1)家畜排せつ物の処理・利用において特徴的な点


 ふん尿は全て牛舎内でオガクズに吸着させ、農協の堆肥センターへ搬入

 

 牛 舎(ローダー使用) →→ ダンプカー(運搬) →→ 農協堆肥センター(搬入)

 


2)家畜排せつ物の処理・利用における課題


 堆肥センターの運営が順調にいけば、現段階での問題はない。

 

 
(3)畜舎周辺の環境美化に関する取り組み


 牛舎が集落内に存在していることもあり、建物周辺には草花を植栽して地域との調和を図るなど環境保全には十分配慮されています。

また、舎内の清掃に努め、常に清潔な状態を保っています。

このことが畜舎衛生の保持につながり経営にプラスされています。

   

6.地域農業や地域社会との協調・融和のための取り組み

 


・認定農業者として

平成11年、認定農業者として認定され平成17年2月更新。

地域農業のリーダーとして活躍するとともに地区生産者部会の一員として仲間意識の醸成に努めています。

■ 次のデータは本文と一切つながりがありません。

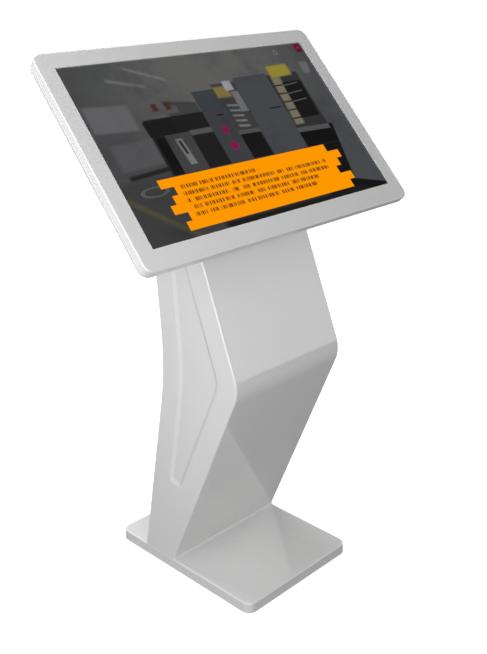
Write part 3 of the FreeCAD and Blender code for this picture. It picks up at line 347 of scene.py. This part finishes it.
def lacquered_board():
    """Green lacquered board with thin tracks under dark chips."""
    track_edge, chip_edge = 0.2 * MM, 0.1 * MM

    def lanes(way, pitch, clear):
        """Tracks pitch apart, with bare board for clear to each side of the middle between them."""
        return abs(way.wrapped(pitch) - pitch / 2).rise(clear, clear + track_edge)

    board = Finish("lacquered_board")
    here = board.place()
    across = board.along(here, head_right)
    up = board.along(here, head_up)
    out = board.along(here, head_out)
    chips_from = glass_middle.dot(head_out) - chips_behind_glass
    up_lanes = lanes(across, 2.4 * MM, 0.7 * MM)
    cross_lanes = lanes(up, 3.1 * MM, 1.0 * MM)
    patch = board.cells(here, 90.0).rise(0.35, 0.4)
    tracks = up_lanes * patch + cross_lanes * (1.0 - patch)
    green = board.mix(tracks * 0.7, (0.012, 0.075, 0.03), (0.05, 0.20, 0.08))
    chip = 1.0 - out.rise(chips_from, chips_from + chip_edge)
    board.set(Base_Color=board.mix(chip, green, (0.02, 0.02, 0.022)),
              Roughness=0.28 + chip * 0.25,
              Normal=board.bump(tracks * (1.0 - chip), 0.04 * MM))
    return board.material


class Picture:
    """Layers painted over a ground, in screen units: across and up both run from -1 to 1."""

    def __init__(self, finish, across, up, ground):
        self.finish = finish
        self.across = across
        self.up = up
        self.ground = ground

    def lay(self, mask, colour, share=1.0):
        if isinstance(colour, (int, float)):
            colour = (colour, colour, colour * 1.04)
        self.ground = self.finish.mix(mask * share, self.ground, colour)

    def window(self, left, right, low, high, lean=0.0, slope=0.0, soft=0.006):
        """A soft-edged mask whose sides may lean and whose level edges may slope."""
        x = self.across - self.up * lean if lean else self.across
        y = self.up - self.across * slope if slope else self.up
        wide = x.rise(left - soft, left + soft) - x.rise(right - soft, right + soft)
        tall = y.rise(low - soft, low + soft) - y.rise(high - soft, high + soft)
        return wide * tall

    def block(self, left, right, low, high, colour, share=1.0, **shape):
        self.lay(self.window(left, right, low, high, **shape), colour, share)

    def rungs(self, count, left, right, low, step, thick, colour, **shape):
        """A stack of level bars, step apart."""
        for i in range(count):
            foot = low + step * i
            self.block(left, right, foot, foot + thick, colour, **shape)

    def distance(self, x, y, flat=1.0):
        """How far a point is from (x, y), in half-heights of the screen.

        The level way counts flat times less."""
        aspect = screen_half_width / screen_half_height / flat
        return (((self.across - x) * aspect).power(2.0) + (self.up - y).power(2.0)).power(0.5)

    def dot(self, x, y, radius, colour, share=1.0):
        self.lay(1.0 - self.distance(x, y).rise(radius * 0.75, radius * 1.15), colour, share)

    def hoop(self, x, y, radius, width, colour, share, flat=1.0):
        """A thin ring, flat times as wide as it is tall."""
        off_line = abs(self.distance(x, y, flat) - radius)
        self.lay(1.0 - off_line.rise(width * 0.5, width), colour, share)


def hall(picture, murk):
    """A dim works hall: a pale ceiling with two strip lamps, benches, cabinets and a floor line."""
    picture.block(-1.1, 1.1, -1.1, -0.30, 0.046, slope=0.02, soft=0.05)
    half_lamp = 0.018
    for left, right, height, slope in ((-0.56, -0.30, 0.511, -0.73), (-0.72, -0.47, 0.454, -0.48)):
        picture.block(left, right, height - half_lamp, height + half_lamp, 0.17, 0.7,
                      slope=slope, soft=0.016)
    # a pale wall panel and a bench at the far left
    picture.block(-0.97, -0.67, 0.12, 0.42, 0.115, slope=-0.12, soft=0.02)
    picture.block(-0.92, -0.62, -0.16, 0.13, 0.085, slope=0.05, soft=0.02)
    picture.block(-0.90, -0.61, -0.22, -0.17, 0.018, slope=0.10, soft=0.015)
    # a low machine left of the middle, with an open dark bay
    picture.block(-0.42, -0.17, 0.08, 0.38, 0.050, slope=-0.25, soft=0.02)
    picture.block(-0.62, -0.16, -0.34, 0.30, 0.014, soft=0.01)
    picture.block(-0.65, -0.33, 0.31, 0.40, 0.082, slope=-0.06, soft=0.01)
    picture.block(-0.62, -0.40, 0.10, 0.28, 0.012, lean=-0.05)
    picture.block(-0.60, -0.53, -0.34, 0.08, 0.006)
    picture.block(-0.53, -0.34, -0.34, 0.10, 0.052)
    picture.block(-0.47, -0.42, -0.26, 0.04, 0.17, lean=-0.06)
    picture.block(-0.455, -0.435, -0.14, 0.02, 0.02, lean=-0.06)
    picture.block(-0.34, -0.165, 0.05, 0.11, 0.085, soft=0.01)
    for x in (-0.49, -0.39):
        picture.block(x - 0.02, x + 0.02, 0.38, 0.47, (0.07, 0.025, 0.022), soft=0.01)
    # the bay between the two tall cabinets: stacked pale sheets in a dark rack
    picture.block(0.01, 0.22, -0.34, 0.60, 0.045, soft=0.01)
    picture.block(0.01, 0.13, 0.42, 0.56, (0.20, 0.15, 0.05), soft=0.015)
    picture.block(0.11, 0.18, 0.50, 0.62, 0.30, soft=0.01)
    picture.rungs(5, 0.05, 0.14, 0.06, 0.065, 0.025, 0.17, slope=-0.2, soft=0.010)
    picture.block(0.14, 0.20, 0.22, 0.48, 0.15, soft=0.01)
    picture.block(0.02, 0.19, -0.34, -0.03, 0.009, soft=0.006)
    picture.block(0.01, 0.20, -0.04, 0.01, 0.075, slope=-0.05)
    # the rack behind the second cabinet, with a lit yellow panel over it
    picture.block(0.50, 0.80, -0.12, 0.62, 0.030, soft=0.01)
    picture.block(0.52, 0.60, -0.05, 0.58, (0.17, 0.155, 0.11), lean=0.04, soft=0.014)
    picture.rungs(5, 0.51, 0.61, 0.02, 0.11, 0.02, 0.03, soft=0.006)
    picture.block(0.55, 0.745, 0.55, 0.705, (0.27, 0.225, 0.035), slope=0.05, soft=0.018)
    picture.block(0.60, 0.775, 0.02, 0.50, 0.010, lean=0.03, soft=0.008)
    picture.rungs(3, 0.61, 0.75, 0.16, 0.11, 0.012, 0.10, slope=0.12, soft=0.006)
    picture.block(0.48, 0.84, -0.34, -0.11, 0.007, soft=0.006)
    picture.block(0.47, 0.80, -0.12, -0.06, 0.080, slope=-0.06)
    picture.block(0.45, 1.10, -1.10, -0.33, 0.008, soft=0.03)
    # two tall cabinets, each with a grip slot, and a third at the right edge
    picture.block(-0.168, 0.015, -0.35, 0.545, (0.045, 0.049, 0.055), slope=0.02)
    picture.block(-0.075, -0.015, 0.22, 0.235, 0.008)
    picture.block(0.205, 0.505, -0.35, 0.640, (0.058, 0.061, 0.068), lean=0.015, slope=0.02)
    picture.block(0.375, 0.480, 0.198, 0.212, 0.008)
    picture.block(0.205, 0.500, -0.04, -0.03, 0.055, soft=0.01)
    for y in (0.05, -0.15):
        picture.dot(-0.07, y, 0.050, (0.25, 0.006, 0.070))
    picture.block(0.84, 0.95, 0.58, 0.74, 0.125, lean=0.05, soft=0.02)
    picture.block(0.855, 1.20, -1.10, 0.80, (0.064, 0.067, 0.072), lean=0.14, slope=0.12)
    picture.block(0.70, 1.20, -1.60, -0.46, 0.008, slope=-0.5, soft=0.012)
    # floor: a guide line, a cable hoop and the shade under the caption
    picture.block(-1.10, -0.62, -2.00, -1.95, (0.115, 0.10, 0.03), 0.65, slope=-1.5, soft=0.05)
    picture.hoop(-0.79, -0.46, 0.048, 0.010, 0.16, 0.45, flat=3.2)
    picture.block(-0.45, 0.80, -1.10, -0.93, 0.012, soft=0.03)
    picture.lay(murk, 0.02, 0.35)


def caption(picture):
    """An orange caption panel with stepped ends and five rows of dark strokes in place of words."""
    finish = picture.finish
    top, bands, band, overlap = -0.352, 6, 0.0945, 0.001
    lefts, rights = (-0.745, -0.655, -0.70), (0.64, 0.74, 0.69)
    panel = None
    for i in range(bands):
        low = top - band * (i + 1)
        strip = picture.window(lefts[i % 3], rights[i % 3], low - overlap, low + band + overlap,
                               soft=0.003)
        panel = strip if panel is None else panel.peak(strip)
    picture.lay(panel, (1.0, 0.315, 0.0))

    first_row, row_step, half_row, row_start = -0.467, 0.0765, 0.021, -0.615
    row_ends = (0.0, 0.575, 0.59, 0.44, 0.40)
    # how often words and strokes come, and what keeps one row from repeating the last
    word_pace, stroke_pace = 24.0, 100.0
    word_offset, stroke_offset = 9.7, 5.3
    for i, end in enumerate(row_ends):
        middle = first_row - row_step * i
        words = finish.streaks(picture.across * word_pace + word_offset * i, 0.0)
        strokes = finish.streaks(picture.across * stroke_pace + stroke_offset * i, 1.0)
        row = picture.window(row_start, end, middle - half_row, middle + half_row, soft=0.008)
        gaps = words.rise(0.30, 0.36)
        picture.lay(row * gaps * strokes.rise(0.40, 0.56), (0.070, 0.030, 0.010), 0.95)


def lit_screen():
    """The glass over the running display, with a hall picture and a caption drawn in light."""
    screen = Finish("lit_screen")
    here = screen.place()
    across = screen.along(here, head_right) / screen_half_width
    up = (screen.along(here, head_up) - glass_middle.dot(head_up)) / screen_half_height
    glow_across, glow_up = 0.05, 0.70
    from_glow = ((across - glow_across).power(2.0) + (up - glow_up).power(2.0)).power(0.5)
    glow = 1.0 - from_glow.rise(0.2, 1.2)
    ceiling = screen.mix(glow, (0.060, 0.061, 0.063), (0.108, 0.109, 0.106))
    picture = Picture(screen, across, up, ceiling)
    murk = screen.noise(here, 14.0, 4.0, 0.6).rise(0.45, 0.8)
    hall(picture, murk)
    picture.block(0.928, 0.985, 0.875, 0.990, (0.11, 0.004, 0.030), soft=0.006)
    picture.dot(0.957, 0.935, 0.026, (0.30, 0.03, 0.11), 0.6)
    picture.hoop(0.72, 0.905, 0.028, 0.008, 0.22, 0.6)
    caption(picture)
    smears = screen.noise(screen.stretched(here, (1.0, 2.5, 1.0)), 30.0, 4.0, 0.6)
    screen.set(Base_Color=(0.0, 0.0, 0.0), Emission_Color=picture.ground, Emission_Strength=1.0,
               Roughness=0.04 + smears.rise(0.5, 0.8) * 0.10, IOR=1.5, Specular_IOR_Level=0.22)
    return screen.material


def floor_finish():
    """A pale matt floor that runs out into the white room."""
    floor = Finish("pale_floor")
    here = floor.place()
    mottle = floor.noise(here, 9.0, 4.0)
    away = floor.node("ShaderNodeVectorMath", {"operation": "LENGTH"}, {0: here}, output="Value")
    far = away.rise(*floor_fade)
    floor.set(Base_Color=floor.mix(mottle, (0.50, 0.50, 0.50), (0.53, 0.53, 0.53)), Roughness=0.8,
              Specular_IOR_Level=0.1, Emission_Strength=1.0,
              Emission_Color=floor.mix(far, (0.72, 0.72, 0.72), white))
    return floor.material


# ---------------------------------------------------------------- pieces
def studio_floor(finish):
    """A wide pale floor that the kiosk stands on."""
    mesh = bpy.data.meshes.new("studio_floor")
    shape = bmesh.new()
    bmesh.ops.create_grid(shape, x_segments=8, y_segments=8, size=floor_reach)
    shape.to_mesh(mesh)
    shape.free()
    floor = bpy.data.objects.new("studio_floor", mesh)
    floor.location.z = -floor_drop
    mesh.materials.append(finish)
    bpy.context.scene.collection.objects.link(floor)
    floor.visible_diffuse = False
    floor.visible_glossy = False


def paint(node, finish):
    piece = frame["nodes"][node]
    if not piece.material_slots:
        piece.data.materials.append(finish)
    for held in piece.material_slots:
        held.material = finish


camera()
studio()
studio_floor(floor_finish())

finishes = {
    "white_paint": gloss_white_coat(),
    "screen_glass": lit_screen(),
    "foam_rubber": closed_cell_foam(),
    "bright_steel": bright_plated_steel(),
    "zinc_steel": zinc_plated_sheet(),
    "circuit_board": lacquered_board(),
    "contact_brass": contact_brass(),
    "black_plastic": fine_black_moulding(),
}
for part in frame["record"]["subparts"]:
    paint(part["node"], finishes[part["material_slot"]])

また、肉用牛振興大会での体験発表、畜産共進会への出品等、各種行事にも積極的に参加をして、知識の吸収、人とのつながりを大切にされています。

 

・学童、園児の見学等の受け入れ

町内にある小学校、保育園の学童、園児の見学について快く引き受け、畜産への理解を深める活動の一端を担っています。

 

・安来節保存会の一員として

経営主が女手一つでここまでやれたのは趣味の世界とはいえ、地域住民と積極的な関わりを持ち融和に努めてきたことで人望を得、そのことが経営を有利に展開できる大きな要因となっています。

因みに『安来節』にかかる唱と三味線は師範の資格を有し、鼓は準師範の腕前であり全国大会にも数回出場されています。

 

 

7.今後の目指す方向性と課題

 


 牛飼いの相棒を得て

10年余り一人で牛を飼ってきました。しかし、その過程では多くの方々に助けられとても感謝しています。

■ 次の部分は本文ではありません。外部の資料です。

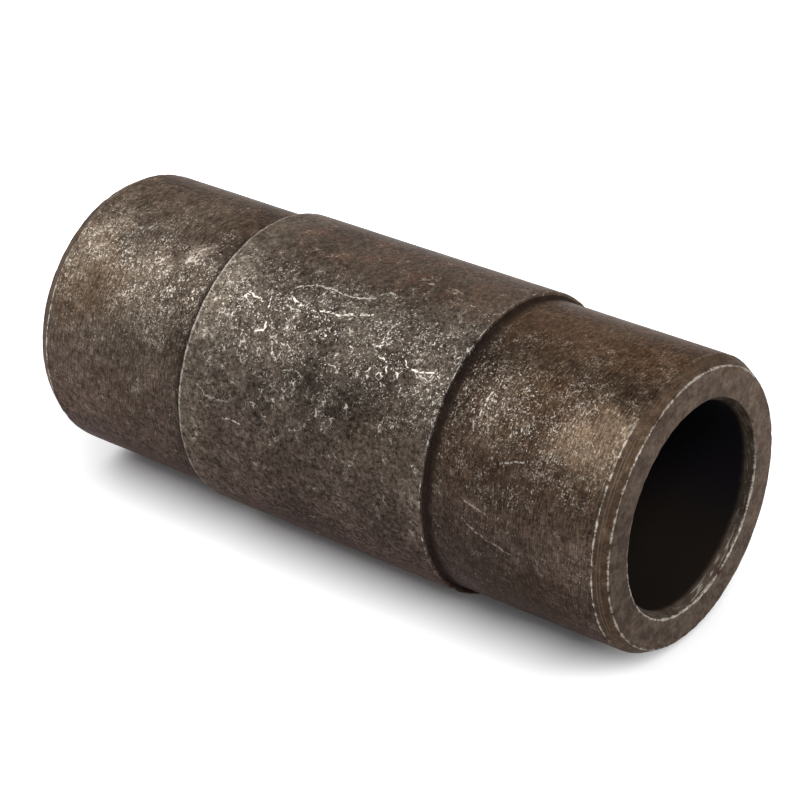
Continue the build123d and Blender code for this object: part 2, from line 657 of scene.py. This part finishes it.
def wear_masks(n, noise):
    """Where the oxide is rubbed thin (partly a painted highlight), where dirt and painted shade darken the
    shoulder root, where it is shaded or on the underside (painted shade) or in a named patch, and where marks
    are few.
    """
    # Partly painted highlight: the near rubbed side is the side where the highlight falls.
    rubbed_and_lit = n.most(n.around(RUBBED_AND_LIT_SIDE, 43, 9), n.around(FAR_RUBBED_SIDE, 46, 11))
    worn_patches = n.ramp(noise.cluster, 0.34, 0.70, 0.0, 0.7)
    rubbed_and_lit = n.plus(n.times(rubbed_and_lit, 0.8), worn_patches, n.times(noise.cloud, 0.4))
    rubbed_and_lit = n.times(rubbed_and_lit, n.opposite(n.times(n.most(n.on_face, n.in_bore), 0.8)))
    # Dirt and painted shade: the ends darken towards the root of the shoulder, where the step shades them.
    root = n.ramp(n.from_end, end_length - 2.0, end_length - 0.7)
    dirt_and_shade = n.times(n.off_band, root, n.along(length, 0, 0.7, 1.0))
    strayed = n.vector("ADD", n.flat, n.stretch(n.drift(0.35, 2.0), 7, 7, 0))
    patches = patch_gain(n, strayed, PATCHES)
    smooth_grain = n.plus(n.times(n.on_face, 0.58), n.times(n.most(n.in_mouth, n.on_lead_in), 0.6))
    return SimpleNamespace(
        rubbed_and_lit=rubbed_and_lit,
        dirt_and_shade=dirt_and_shade,
        clean=n.times(n.opposite(dirt_and_shade), n.opposite(n.in_bore)),
        # Painted shade: the underside, the side that faces the stage.
        shaded_underside=n.times(n.from_top(105, 150), n.opposite(n.on_face)),
        top=n.times(n.around(RUSTY_AND_SHEENED_TOP, 43, 20), n.opposite(n.on_face)),
        shaded=n.from_top(55, 100, 0.0, 0.75),
        rough=n.opposite(smooth_grain),
        patches=patches,
        smooth=patch_gain(n, strayed, SMOOTH_PATCHES),
        tan=patch_gain(n, strayed, TAN_HIGHLIGHT_PATCHES),
        brown=patch_gain(n, strayed, BROWN_PATCHES),
        few=n.plus(n.ramp(rubbed_and_lit, 0.2, 1.7, 0.06, -0.03), n.times(patches, -0.06), n.times(n.on_end, -0.005)),
    )


def scattered_marks(n, noise, wear):
    """Bare metal in specks, dots, crooked threads and short strokes, most of it on the rubbed sides. Densest
    where the highlight falls, they are partly wear and partly painted highlight.
    """

    def standing_out(noise_value, start, end):
        """1 where a noise is high, and less often where marks are few."""
        return n.ramp(n.minus(noise_value, wear.few), start, end)

    thin = n.ramp(wear.rubbed_and_lit, 0.2, 1.4, 0.25, 1.0)
    crooked = n.times(thin, n.plus(n.times(n.on_band, 0.6), 0.25))
    warped = n.vector("ADD", n.point, n.stretch(noise.warp, 1.6, 1.6, 1.6))

    specks = standing_out(noise.speck, 0.64, 0.80)
    marks = n.times(specks, thin, n.plus(0.8, n.times(n.on_end, -0.2)))
    dots = standing_out(n.noise(n.shift(n.point, 0, 50, 50), 2.0, 1.0), 0.66, 0.76)
    missing_on_ends = n.along(end_length, length - end_length, -0.40, -0.12)
    marks = n.most(marks, n.times(dots, thin, n.plus(0.65, n.times(n.on_end, missing_on_ends))))
    leans_and_lengths = ((15, 0.8), (80, 0.9), (-45, 0.7))
    scuffs = n.most(*(n.strokes(n.flat, lean, 0.2, long) for lean, long in leans_and_lengths))
    marks = n.most(marks, n.times(standing_out(scuffs, 0.74, 0.86), thin))
    dashes = n.ramp(n.gap(n.noise(warped, 1.2, 0.0), 0.5), 0.030, 0.010)
    marks = n.most(marks, n.times(dashes, n.ramp(noise.mottle, 0.54, 0.62), crooked))
    threads = n.ramp(n.gap(n.noise(warped, 0.42, 0.0), 0.5), 0.022, 0.007)
    threads = n.times(threads, n.ramp(noise.mottle, 0.52, 0.58), n.ramp(noise.cluster, 0.46, 0.58))
    marks = n.most(marks, n.times(threads, crooked, 1.2))
    hatched = n.times(standing_out(noise.hatch, 0.71, 0.85), n.on_end, n.ramp(noise.cluster, 0.46, 0.60))
    marks = n.most(marks, n.times(hatched, 0.8))

    marks = n.times(marks, wear.clean, n.opposite(wear.smooth), n.plus(1.12, n.times(n.on_band, -0.20)))
    return n.times(marks, n.opposite(n.times(n.most(n.on_lead_in, n.on_face, n.in_mouth), 0.85)))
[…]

2年前から長男の嫁さんが思いもかけず経営に参加しています。(お嫁さんは非農家出身で都会のサラリーマン家庭の娘さん)

牛飼い人生2年生、3人の子どもを育てながら経営簿記と哺乳牛、育成期の牛の管理が彼女の仕事です。

どのように育っていくのか私の大きな楽しみです。牛を飼うことを通して、生き甲斐を感じたり、自分自身が成長したかなと感じたり、そんな想いを味あわせてやりたい。そのお手伝いが少しでも出来たらと思っています。

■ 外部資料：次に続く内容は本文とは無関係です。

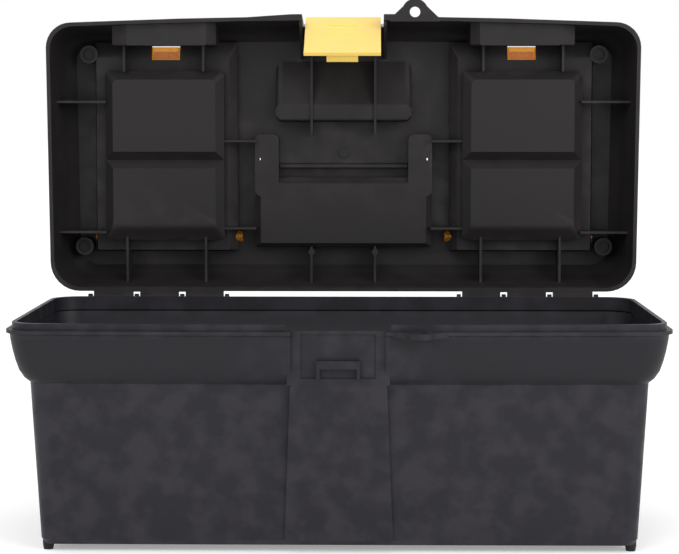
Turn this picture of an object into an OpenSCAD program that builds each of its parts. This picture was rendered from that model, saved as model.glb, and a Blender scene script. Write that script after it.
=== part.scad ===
// Plastic toolbox, shown with its lid open.
// Every module below is drawn with the lid closed, the bin's middle over x = 0, y = 0,
// and the floor at z = 0. The motion modules then open the lid and let the latch hang.

/* [Box] */
// Width over the bin's lip
box_w = 406; // [380:1:430]
// Depth over the bin's lip, at the middle
box_d = 187.5; // [175:0.5:200]
// Height of the bin's lip above the floor
lip_z = 139; // [135:1:143]
// Height of the closed lid's top above the floor
top_z = 187; // [185:1:192]
// How far the front bulges forward at its middle
bow = 4; // [0:0.5:6]
// Wall thickness of the mouldings
wall = 2.5; // [2:0.1:2.8]

/* [Hinge and latch] */
// Diameter of the hinge pins
pin_d = 3.2; // [3:0.1:3.4]
// Diameter of the padlock holes
padlock_d = 7.2; // [6:0.1:8]
// Width of the front latch
latch_w = 52; // [48:0.5:53]
// Length of the front latch, from its pivot to its tip
latch_len = 54.5; // [52:0.5:55]

/* [Pose] */
// Angle that the lid is open, 0 is closed
lid_open = 90; // [0:1:92]
// Angle that the latch hangs inwards when the lid is open
latch_droop = 30; // [0:1:30]

/* [Organizers] */
// Width of an organizer cover
cover_w = 93.8; // [90:0.2:94]
// Depth of an organizer cover
cover_d = 135.6; // [130:0.2:135.8]

/* [Tray] */
// Depth of the tray's compartments, from flange to floor
tray_deep = 36; // [25:1:50]
// Height that the tray's grip stands above its flange
grip_rise = 12; // [8:1:12]

/* [Hidden] */
$fn = 48;
eps = 0.01;
play = 0.05;            // running clearance round a pin

half_w = box_w / 2;
half_d = box_d / 2;
front_r = 17;           // plan radius of the front corners
back_r = 20;            // plan radius of the back corners
back_taper = 1.6;       // the sides lean in towards the back by this much
corner_steps = 8;
bow_steps = 10;

lid_z = lip_z + 0.3;    // the closed lid stands this high on the lip
hinge_y = half_d + 6;
hinge_z = lip_z + 1.5;
knuckle_r = 3.6;
barrel_r = 3.4;
knuckle_xs = [80, 111, 142.5, 174.5];
knuckle_t = 2.8;
knuckle_gap = 4.8;

latch_y = 5.25 - half_d;    // latch pivot
latch_z = lip_z + 27;
latch_r = 6.2;              // roll of the latch round its pivot
latch_skin = 2.4;
notch_half = latch_w / 2 + 2;
notch_top = latch_z + 8;
recess_half = 28.8;         // recess in the bin's front that the latch closes into
recess_y = 7.75 - half_d;

eye_x = 49.3;
eye_y = -3.5 - half_d;
eye_r = 9;
ear_t = 3.3;
ear_root = 3 - half_d;      // the ears end inside the wall, clear of the rim's ridge

shoulder_z = 108.5;         // the sides step in below this height
ledge_z = 110;              // the tray hangs on this ledge
tray_gap = 0.3;
tray_inset = 12.4;

handle_x = 53.6;            // centre line of each handle arm
handle_y = 0.5;
handle_z = 179.6;
arm_w = 9.4;
arm_r = 6.1;
grip_front = 33.5;
grip_back = 62.5;

org_x = 124.5;              // centre line of each organizer
org_half = 47.5;
org_front = -75;
org_back = 66.6;
shelf_z = 175;              // floor of the cover's recess
org_slope = 5.4;            // the frame's lower edge slopes in by this much
well_z = 157;               // lowest face of the compartments
well_bevel = 5.8;           // width and height of the bevel round the compartments
well_half = 41.5;
well_front = -57.2;
well_back = 60.3;
groove_y = 4.3;             // bottom of the groove between the two compartments
seam_z = top_z - wall + 0.5;    // the lid's inner parts join its skin at this height
seam = 0.5;                 // and this far outside their own walls
cover_y = 58.8;             // pivot of the covers
cover_z = top_z - 6.8;
cover_pin_r = 3.9;
tab_half = 8.7;
recess_depth = 19;          // of the finger recesses in the lid's front

// the box's footprint is centred on the origin
shift_y = -((hinge_y + top_z - hinge_z) + (eye_y - eye_r)) / 2;

// ---- outlines ----

function arc(cx, cy, r, from) =
    [for (i = [0:corner_steps]) let (a = from + 90 * i / corner_steps)
        [cx + r * cos(a), cy + r * sin(a)]];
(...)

夫と一緒に働いていた時は、いくら協力しあって良い牛ができても評価されるのは一家の代表である夫でした。子育てや家事をこなしながら夫のパートナーとして同等以上の力で経営を支えている人もたくさんいます。

そういう人達にもっと光があたるようにできないかと思っています。そうなれば農家の女性達も今以上に自信をもって溌剌と生活ができるのではとも考えています。

そうした点からも「働くことへの視点」を変えて行かねばと思っています。

また、飼養規模については、現状どおりとしてゆとりを持った楽しい経営を目指したいと思っています。

牛舎が集落にあることから地域内で共存できる体制を作ることが今後に向けた大きな課題だと考えています。

そのためにも牛舎環境の保持は勿論、地域住民との融和に努めることが大切だと考えています。